Playing Hatsune Miku: Project DIVA Mega Mix in Mix Mode is like playing an entirely different game, really. With the Joy-Cons detached, you hold them upright in each hand with your thumb on either the shoulder button or trigger. Then, you simply tilt your wrist left and right to move a coloured bar the same way on the screen. Match them up with the notes coming down, and then press either the bumper or trigger when they overlap; it’s as simple as that. Holding gold notes is about as complicated as it gets.
“Whether you’re a series fan or a newcomer looking for the perfect entry point, Hatsune Miku: Project DIVA Mega Mix fits the bill”
On easy, you only have one giant bar to worry about, which makes playing the game an absolute doddle despite there being a noticeable delay between you moving your wrist and the bar actually moving. Step it up to normal and you have two smaller bars – left and right – which makes playing in Mix Mode a little more challenging yet also more engaging. On hard, the bars are further reduced in size which makes success even trickier. Unfortunately the motion delay and the less than great shoulder/trigger buttons on the Joy-Cons don’t make it much fun.
Playing in Mix Mode is okay for a bit of a laugh, and those new to the game will certainly find the simplified inputs more intuitive than the standard arcade controls, but Project DIVA fans are likely to find themselves returning to and sticking to the control system they’re already used to pretty quickly. Arcade controls are more complicated, no doubt, especially on higher difficulty settings, but they also feel more accurate and reliable. They truly make the game a test of skill.
Whichever way you play, as you make your way through Hatsune Miku Project DIVA Mega Mix‘s exhaustive song list you’ll earn VP based on your performance. And it’s with VP that you can enjoy the game’s customisation features. There are countless modules, hairstyles, accessories and more to unlock, allowing you to add your own spin on each song’s video. Some might not care for it all, but those who do have bit more impetus to perform well in each and every song.

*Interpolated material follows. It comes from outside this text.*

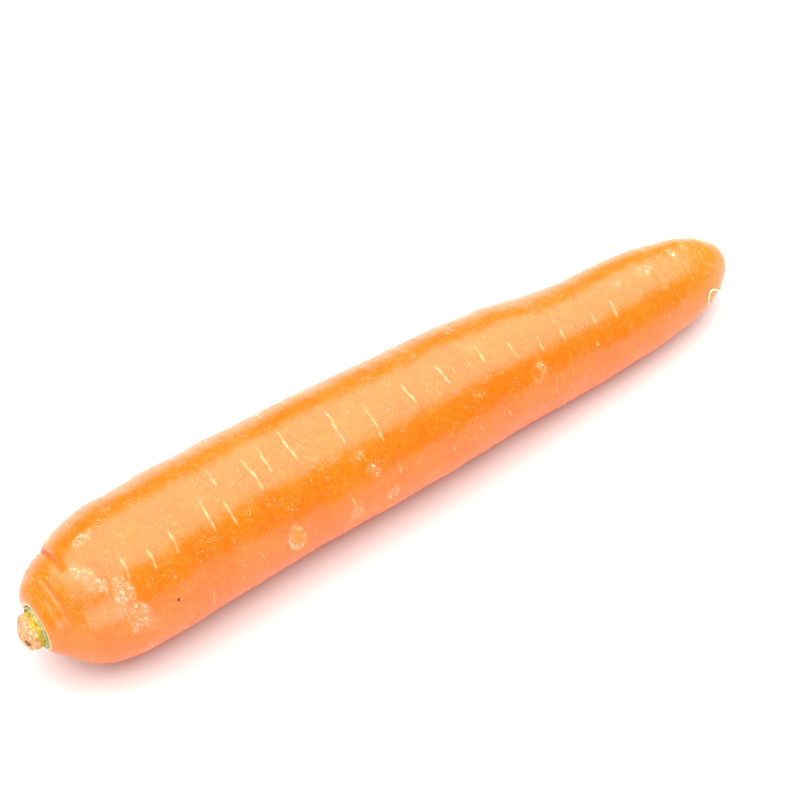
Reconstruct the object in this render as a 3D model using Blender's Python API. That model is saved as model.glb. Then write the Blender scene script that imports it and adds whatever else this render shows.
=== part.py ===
"""A topped carrot lying on its side: one thick root, the collar of cut leaf stalks and the stub of the
stem at its crown, and one fine rootlet curled against its tip.

Metres, +Z up. +X runs from the crown to the tip, the root lies on z = 0, and the middle of the whole
carrot's outline is over the origin. Inside the script the root is drawn in millimetres from its crown
rim at x = 0, and an angle round it is counted from straight up towards -Y.
"""

import math

import bmesh
import bpy
import numpy as np
from mathutils import Vector

MM = 0.001
GAP = 0.3  # clearance that touching pieces keep

# The root's outline: distance from the crown rim and radius there.
OUTLINE = (
    (0.0, 5.8),
    (1.2, 7.8),
    (3.8, 10.5),
    (7.8, 13.7),
    (13.0, 16.1),
    (19.0, 17.5),
    (27.0, 18.0),
    (41.0, 18.0),
    (65.0, 17.4),
    (91.0, 16.8),
    (116.0, 16.0),
    (135.0, 14.9),
    (151.0, 13.3),
    (168.0, 12.6),
    (179.0, 11.5),
    (187.5, 9.6),
    (193.5, 6.8),
    (197.0, 3.6),
    (198.2, 0.0),
)
TIP = OUTLINE[-1][0]
RIM_RADIUS = OUTLINE[0][1]

# How far the centreline lies towards +Y, by distance from the crown rim.
SWAY = (
    (0.0, -0.8),
    (3.8, 0.6),
    (9.0, 0.1),
    (15.0, -0.2),
    (26.0, 0.1),
    (65.0, 1.2),
    (100.0, 0.9),
    (128.0, 1.3),
    (152.0, 0.4),
    (180.0, 1.2),
    (198.2, 2.2),
)
LAIN_DEPTH = 0.35  # how much the side it lies on is flattened
CROWN_RISE = 17.0  # height of the crown's middle above what the root lies on
CROWN_BEND_END = 24.0  # from here on the root follows what it lies on
TIP_RISE = 11.0
TIP_BEND_START = 168.0

# The lofted root's rings: columns round it, and the steps from ring to ring along its outline.
COLUMNS = 48
SHOULDER_STEP = 1.0
SHOULDER_END = 20.0
BODY_STEP = 5.0
TIP_STEP = 1.9
TIP_START = 178.0

# Creases in the shoulder: distance, middle angle and half-width in degrees, slant in millimetres per
# radian, depth and width in millimetres.
CREASES = (
    (9.4, -58.0, 54.0, -1.0, 1.4, 1.1),
    (4.8, 22.0, 36.0, 0.3, 0.3, 0.9),
)
# Low swellings of the skin: waves round the root, length of one wave along it, phase in radians, height.
SWELLINGS = ((2, 170.0, 0.4, 0.20), (3, 95.0, 1.9, 0.14), (1, 37.0, 2.6, 0.12), (4, 61.0, 4.1, 0.08))
SWELLING_FADE = (8.0, 14.0)  # lengths over which they die out at the crown and at the tip

# The crown: a dish inside the rim that holds the collar and the stub.
DISH_WIDTH = 0.5
DISH_DEPTH = 1.6
COLLAR_OUTER = RIM_RADIUS - DISH_WIDTH - GAP
COLLAR_INNER = 4.3
COLLAR_FRONT = -0.5
COLLAR_EDGE = 0.3  # how far its front edges are rounded off
COLLAR_STALKS = 9  # scallops left round it by the cut stalks
SCALLOP = 0.18

STUB_OUTLINE = (
    (DISH_DEPTH - GAP, 3.9),
    (-0.8, 3.9),
    (-1.6, 4.35),
    (-2.5, 4.2),
    (-3.4, 3.4),
    (-4.1, 2.2),
    (-4.5, 1.0),
)
STUB_FRONT = -4.6
STUB_COLUMNS = 24
STUB_DROOP = 1.5  # how far its end hangs below its base
STUB_LUMPS = ((3, 1.0, 0.05), (5, 2.6, 0.03))  # waves round it, phase in radians, share of its radius

# The rootlet's loop: distance from the crown rim and angle round the root.
ROOTLET_ROUTE = (
    (192.6, 106.0),
    (191.4, 96.0),
    (189.9, 83.0),
    (188.4, 74.5),
    (187.0, 74.0),
    (186.3, 80.0),
    (186.3, 89.0),
    (187.0, 98.0),
    (188.2, 105.0),
)
ROOTLET_RADIUS = 0.22
ROOTLET_LIFT = ROOTLET_RADIUS + GAP + 0.05  # from the faceted skin to its middle
ROOTLET_POINTS = 36


def through(stations, at):
    """The smooth curve through (place, value) stations, read at the places asked for."""
    place, value = (np.array(column, float) for column in zip(*stations))
    slope = np.gradient(value, place)
    i = np.clip(np.searchsorted(place, at) - 1, 0, len(place) - 2)
    span = place[i + 1] - place[i]
    t = (np.asarray(at, float) - place[i]) / span
    rise = 3 * t**2 - 2 * t**3
    lean = slope[i] * (t**3 - 2 * t**2 + t) + slope[i + 1] * (t**3 - t**2)
    return value[i] + (value[i + 1] - value[i]) * rise + span * lean


def eased(t):
    """0 to 1 with a level start and end."""
    t = float(np.clip(t, 0.0, 1.0))
    return t * t * (3 - 2 * t)


def ring_step(distance):
    if distance < SHOULDER_END:
        return SHOULDER_STEP
    return TIP_STEP if distance > TIP_START else BODY_STEP


def root_rings():
    """(distance, radius) of each ring, walked along the outline from the crown rim to near the tip."""
    over_the_tip = (OUTLINE[-2][0], -OUTLINE[-2][1])  # carries the curve squarely across the axis
    points = [*OUTLINE, over_the_tip]
    run = np.cumsum([0.0, *(math.dist(a, b) for a, b in zip(points, points[1:]))])
    distances = [(r, p[0]) for r, p in zip(run, points)]
    radii = [(r, p[1]) for r, p in zip(run, points)]
    rings = []
    at = 0.0
    while at < run[-2] - 0.6 * TIP_STEP:
        distance = float(through(distances, at))
        rings.append((distance, float(through(radii, at))))
        at += ring_step(distance)
    return rings


def middle(distance, radius):
    """The centreline's (y, z) where the root has that radius."""
    lying = radius - LAIN_DEPTH
    body = eased(distance / CROWN_BEND_END)
    tip = eased((distance - TIP_BEND_START) / (TIP - TIP_BEND_START))
    height = CROWN_RISE * (1 - body) + lying * body
    height = height * (1 - tip) + TIP_RISE * tip
    return float(through(SWAY, distance)), height


def skin_offset(distance, turn):
    """How far the skin stands out, or in where it is creased, at an angle in radians round the root."""
    swell = 0.0
    for waves, length, phase, height in SWELLINGS:
        along = math.sin(2 * math.pi * distance / length + phase)
        swell += height * math.cos(waves * turn + phase) * along
    fade = eased(distance / SWELLING_FADE[0]) * eased((TIP - distance) / SWELLING_FADE[1])
    clear_of_floor = min(1.0, 0.8 * (1 + math.cos(turn)))
    offset = swell * fade * clear_of_floor
    for place, facing, half, slant, depth, width in CREASES:
        off = math.remainder(turn - math.radians(facing), 2 * math.pi)
        reach = max(0.0, 1 - (off / math.radians(half)) ** 2)
        offset -= depth * reach * math.exp(-(((distance - place - slant * off) / width) ** 2))
    return offset


def round_point(x, radius, turn, centre):
    """The point at an angle and radius round a centre line running along X."""
    y, z = centre
    return Vector((x, y - radius * math.sin(turn), z + radius * math.cos(turn))) * MM


def turns(columns):
    return [2 * math.pi * i / columns for i in range(columns)]


def add_loop(bm, points):
    """A closed loop of edges through the points."""
    verts = [bm.verts.new(p) for p in points]
    return [bm.edges.new(pair) for pair in zip(verts, verts[1:] + verts[:1])]


def loft(bm, rings):
    """One closed skin through the rings, with a flat cap on each end; the two caps are returned."""
    loops = [add_loop(bm, ring) for ring in rings]
    for a, b in zip(loops, loops[1:]):
        bmesh.ops.bridge_loops(bm, edges=a + b)
    caps = [bmesh.ops.contextual_create(bm, geom=loop)["faces"][0] for loop in (loops[0], loops[-1])]
    bmesh.ops.recalc_face_normals(bm, faces=bm.faces[:])
    return caps


def to_object(bm, name):
    mesh = bpy.data.meshes.new(name)
    bm.to_mesh(mesh)
    bm.free()
    mesh.shade_smooth()
    obj = bpy.data.objects.new(name, mesh)
    bpy.context.scene.collection.objects.link(obj)
    return obj


def paint(obj, name, colour, roughness):
    material = bpy.data.materials.new(name)
    material.use_nodes = True
    shader = material.node_tree.nodes["Principled BSDF"]
    shader.inputs["Base Color"].default_value = (*colour, 1.0)
    shader.inputs["Roughness"].default_value = roughness
    shader.inputs["Metallic"].default_value = 0.0
    obj.data.materials.append(material)


def sink_dish(bm, crown):
    """Presses the middle of the crown cap in."""
    bmesh.ops.inset_region(bm, faces=[crown], thickness=DISH_WIDTH * MM, use_even_offset=True)
    bmesh.ops.translate(bm, verts=crown.verts[:], vec=(DISH_DEPTH * MM, 0, 0))


def cut_flat(bm):
    """Takes off what would lie below z = 0 and closes the flat."""
    everything = bm.verts[:] + bm.edges[:] + bm.faces[:]
    cut = bmesh.ops.bisect_plane(
        bm, geom=everything, dist=1e-6, plane_co=(0, 0, 0), plane_no=(0, 0, -1), clear_outer=True
    )
    outline = [e for e in cut["geom_cut"] if isinstance(e, bmesh.types.BMEdge)]
    bmesh.ops.holes_fill(bm, edges=outline, sides=0)


def make_taproot():
    """The root: lofted rings, a dished crown, a rounded tip and a flat where it lies."""
    bm = bmesh.new()
    rings = []
    for distance, radius in root_rings():
        centre = middle(distance, radius)
        ring = [round_point(distance, radius + skin_offset(distance, t), t, centre) for t in turns(COLUMNS)]
        rings.append(ring)
    crown, tip = loft(bm, rings)
    sink_dish(bm, crown)
    nose = bmesh.ops.poke(bm, faces=[tip])["verts"][0]
    nose.co = round_point(TIP, 0.0, 0.0, middle(TIP, 0.0))
    cut_flat(bm)
    bmesh.ops.recalc_face_normals(bm, faces=bm.faces[:])
    root = to_object(bm, "taproot")
    paint(root, "carrot skin", (0.86, 0.25, 0.015), 0.4)
    return root


def make_collar(centre):
    """The ring of cut leaf stalks in the dish: a scalloped band round the stub."""
    back = DISH_DEPTH - GAP
    section = (
        (back, COLLAR_OUTER),
        (COLLAR_FRONT + COLLAR_EDGE, COLLAR_OUTER),
        (COLLAR_FRONT, COLLAR_OUTER - COLLAR_EDGE),
        (COLLAR_FRONT + COLLAR_EDGE, COLLAR_INNER),
        (back, COLLAR_INNER),
    )
    bm = bmesh.new()
    loops = []
    for x, radius in section:
        depth = SCALLOP if x < back else 0.0
        ring = [
            round_point(x - depth * math.cos(COLLAR_STALKS * t), radius, t, centre) for t in turns(COLUMNS)
        ]
        loops.append(add_loop(bm, ring))
    for a, b in zip(loops, loops[1:] + loops[:1]):
        bmesh.ops.bridge_loops(bm, edges=a + b)
    bmesh.ops.recalc_face_normals(bm, faces=bm.faces[:])
    collar = to_object(bm, "leaf_stalk_collar")
    paint(collar, "cut leaf stalk", (0.30, 0.33, 0.14), 0.8)
    return collar


def make_stub(centre):
    """The stem's stub: a lumpy knob that hangs a little to its end."""
    y, z = centre
    bm = bmesh.new()
    rings = []
    for x, radius in STUB_OUTLINE:
        clear_of_collar = x < 2 * COLLAR_FRONT
        sunk = (y, z - STUB_DROOP * max(0.0, x / STUB_FRONT) ** 1.5)
        ring = []
        for t in turns(STUB_COLUMNS):
            lump = sum(share * math.cos(waves * t + phase) for waves, phase, share in STUB_LUMPS)
            ring.append(round_point(x, radius * (1 + lump * clear_of_collar), t, sunk))
        rings.append(ring)
    end = loft(bm, rings)[1]
    knob = bmesh.ops.poke(bm, faces=[end])["verts"][0]
    knob.co.x = STUB_FRONT * MM
    stub = to_object(bm, "stem_stub")
    paint(stub, "stem stub", (0.62, 0.36, 0.13), 0.75)
    return stub


def make_rootlet():
    """A fine root curled against the tip: a bevelled curve that follows its route just off the skin."""
    route = np.linspace(0, 1, len(ROOTLET_ROUTE))
    at = np.linspace(0, 1, ROOTLET_POINTS)
    distances = through(list(zip(route, (p[0] for p in ROOTLET_ROUTE))), at)
    angles = np.radians(through(list(zip(route, (p[1] for p in ROOTLET_ROUTE))), at))
    place, size = zip(*root_rings())
    radii = np.interp(distances, place, size)
    slopes = np.interp(distances + GAP, place, size) - np.interp(distances - GAP, place, size)
    leans = np.arctan(slopes / (2 * GAP))

    curve = bpy.data.curves.new("tip_rootlet", "CURVE")
    curve.dimensions = "3D"
    curve.bevel_depth = ROOTLET_RADIUS * MM
    curve.bevel_resolution = 2
    curve.use_fill_caps = True
    spline = curve.splines.new("POLY")
    spline.points.add(ROOTLET_POINTS - 1)
    for point, distance, turn, radius, lean in zip(spline.points, distances, angles, radii, leans):
        out = radius + skin_offset(distance, turn) + ROOTLET_LIFT * math.cos(lean)
        x = distance - ROOTLET_LIFT * math.sin(lean)
        point.co = (*round_point(x, out, turn, middle(distance, radius)), 1.0)
    rootlet = bpy.data.objects.new("tip_rootlet", curve)
    bpy.context.scene.collection.objects.link(rootlet)
    paint(rootlet, "rootlet", (0.80, 0.62, 0.36), 0.7)
    return rootlet


def centre_over_origin(pieces):
    bpy.context.view_layer.update()
    corners = np.array([piece.matrix_world @ Vector(c) for piece in pieces for c in piece.bound_box])
    across = (corners.min(axis=0) + corners.max(axis=0)) / 2
    for piece in pieces:
        piece.location = (-across[0], -across[1], 0.0)


def main():
    for obj in list(bpy.data.objects):
        bpy.data.objects.remove(obj)
    crown = middle(0.0, RIM_RADIUS)
    centre_over_origin([make_taproot(), make_collar(crown), make_stub(crown), make_rootlet()])


main()
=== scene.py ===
"""The looks of a topped carrot that lies on a pale table.

Lengths are in metres where they meet the frame. The root's own measures are in millimetres along it
from the crown rim, and an angle round it is counted in degrees from straight up towards -Y.
"""

import math

import bpy
import numpy as np
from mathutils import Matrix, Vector


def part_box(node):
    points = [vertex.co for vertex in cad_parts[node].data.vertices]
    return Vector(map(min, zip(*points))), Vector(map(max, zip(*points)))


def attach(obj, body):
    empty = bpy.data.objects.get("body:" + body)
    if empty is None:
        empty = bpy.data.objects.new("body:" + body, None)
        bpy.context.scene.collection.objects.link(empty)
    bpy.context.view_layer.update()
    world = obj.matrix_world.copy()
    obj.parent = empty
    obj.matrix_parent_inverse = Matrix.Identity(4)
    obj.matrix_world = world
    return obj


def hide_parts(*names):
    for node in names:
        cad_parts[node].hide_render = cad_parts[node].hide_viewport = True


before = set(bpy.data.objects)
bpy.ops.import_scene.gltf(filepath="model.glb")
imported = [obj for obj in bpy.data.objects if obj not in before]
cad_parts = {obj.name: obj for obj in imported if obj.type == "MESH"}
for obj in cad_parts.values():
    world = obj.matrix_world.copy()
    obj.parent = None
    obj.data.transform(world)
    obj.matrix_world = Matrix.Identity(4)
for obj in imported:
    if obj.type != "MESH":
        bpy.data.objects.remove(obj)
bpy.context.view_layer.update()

MM = 0.001
RIM_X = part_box("taproot")[0].x  # the crown rim's place along the carrot
ROOT_LENGTH = (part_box("taproot")[1].x - RIM_X) / MM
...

It’s hard to not be charmed with Hatsune Miku: Project DIVA Mega Mix. The visuals are more consistent and pleasing to the eyes than ever, the song list is gargantuan, and the gameplay is just as solid as it’s ever been. Only the new Mix Mode is a let-down in this package, but it really doesn’t matter as it’s simply an optional way to play. Whether you’re a series fan or a newcomer looking for the perfect entry point, Hatsune Miku: Project DIVA Mega Mix fits the bill.